I do understand that you probably don't have the time to judge. You do so much for others. You've always helped me whenever I needed it and sometimes you helped me when no one else realized I needed help. You are a very intuitive person.

Thank yous are important and I know I haven't told you thanks as much as I should so here's a big one--Thanks, sweetie, for all you do for me.

Denise Pattison said...


I had to laugh about judging and getting irked about something in the entry--because I came to the same conclusion, I did the thing that irked me. LOL

My worst word, the one I have to watch closely--just.

The writer that brought home the overuse of an unnecessary word wasn't even an entrant in a contest I was judging. It was Christine Feehan. I love her Dark series. On my second read through of her books, I caught one word that started to drive me nuts--simply. She really, really liked that word.

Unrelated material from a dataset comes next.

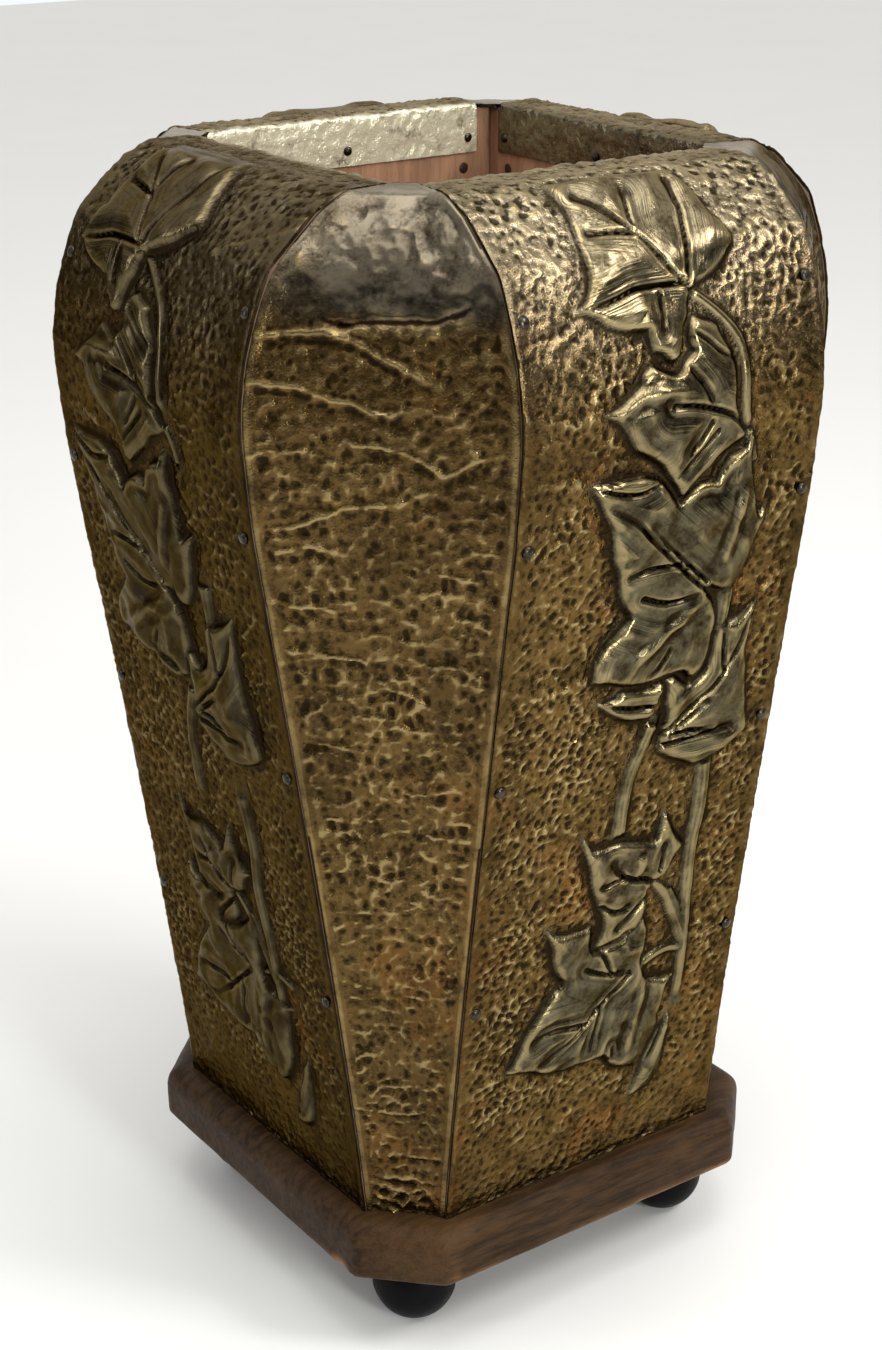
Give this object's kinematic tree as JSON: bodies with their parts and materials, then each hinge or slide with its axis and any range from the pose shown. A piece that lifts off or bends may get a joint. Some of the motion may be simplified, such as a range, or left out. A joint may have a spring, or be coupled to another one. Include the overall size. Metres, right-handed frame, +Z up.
{
  "type": "umbrella stand",
  "caption": "Square umbrella stand: a wooden box on a moulded base with ball feet, cased in embossed hammered sheet brass that swells to a high shoulder, with a lift-out drip tray.",
  "frame": {"origin": "centre of the footprint, on the floor", "axes": "+Z up; the front panel faces -Y and the left panel faces -X"},
  "size_m": [0.3362, 0.3362, 0.572],
  "materials": {
    "brass_side": "hammered and embossed sheet brass with a dark golden-brown patina and polished high spots",
    "brass_corner": "hammered and creased sheet brass with a brown patina",
    "box_wood": "planed softwood stained red-brown, matt",
    "stained_wood": "dark brown stain, satin, worn to orange at the lower edge",
    "black_wood": "turned ball, black stain, satin",
    "nail_heads": "domed nail heads, darkened, bright on the crown",
    "iron_nails": "blackened iron",
    "screws": "dull steel",
    "zinc_tray": "dull zinc-plated sheet with light spangle"
  },
  "bodies": {
    "stand": {"base_plate": "stained_wood", "foot_front_left": "black_wood", "foot_front_right": "black_wood", "foot_back_left": "black_wood", "foot_back_right": "black_wood", "wall_board_front": "box_wood", "wall_board_left": "box_wood", "wall_board_back": "box_wood", "wall_board_right": "box_wood", "rib_front_a": "box_wood", "rib_front_b": "box_wood", "rib_left_a": "box_wood", "rib_left_b": "box_wood", "rib_back_a": "box_wood", "rib_back_b": "box_wood", "rib_right_a": "box_wood", "rib_right_b": "box_wood", "rim_rail_front": "box_wood", "rim_rail_left": "box_wood", "rim_rail_back": "box_wood", "rim_rail_right": "box_wood", "side_panel_front": "brass_side", "side_panel_left": "brass_side", "side_panel_back": "brass_side", "side_panel_right": "brass_side", "corner_panel_front_left": "brass_corner", "corner_panel_front_right": "brass_corner", "corner_panel_back_left": "brass_corner", "corner_panel_back_right": "brass_corner", "panel_nails": "nail_heads", "rim_nails": "nail_heads", "rib_nails": "iron_nails", "box_nails": "iron_nails", "corner_tacks": "iron_nails", "base_screws": "screws"},
    "drip_tray": {"drip_tray": "zinc_tray"}
  },
  "joints": [
    {"name": "tray_lift", "type": "slide", "parent": "stand", "child": "drip_tray", "axis": [0, 0, 1], "range_m": [0, 0.52]}
  ]
}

Now, after I get done writing for the day I find and destroy all the "just" words.

Denise Pattison said...


When I first started writing, I honestly thought it was a load of crap about the power of the first few pages.

Now, after judging for years, I've found out that is true. Those first few pages do have power. As a judge I do try to give the entrant more leeway, way more than I give to a published writer.

One of the things I do when I judge is let the entrant know if I think the first few pages pack a punch or not. It's imperative that the entrant grabs and holds the judge because then she'll be able to grab and hold the agent/editor/reader too.

Clarissa Southwick said...

Denise, you really know your contests. One of my stories, set in Iraq, always gets interesting judges comments. Often the judges read things that aren't on the page and their comments tell me more about the judge's political viewpoint than they do about my story. But I appreciate them anyway because I know there will be readers who will react the same way. It may take me a while, but I usually end up laughing over the more outrageous ones. Great post.Great insight. Thanks.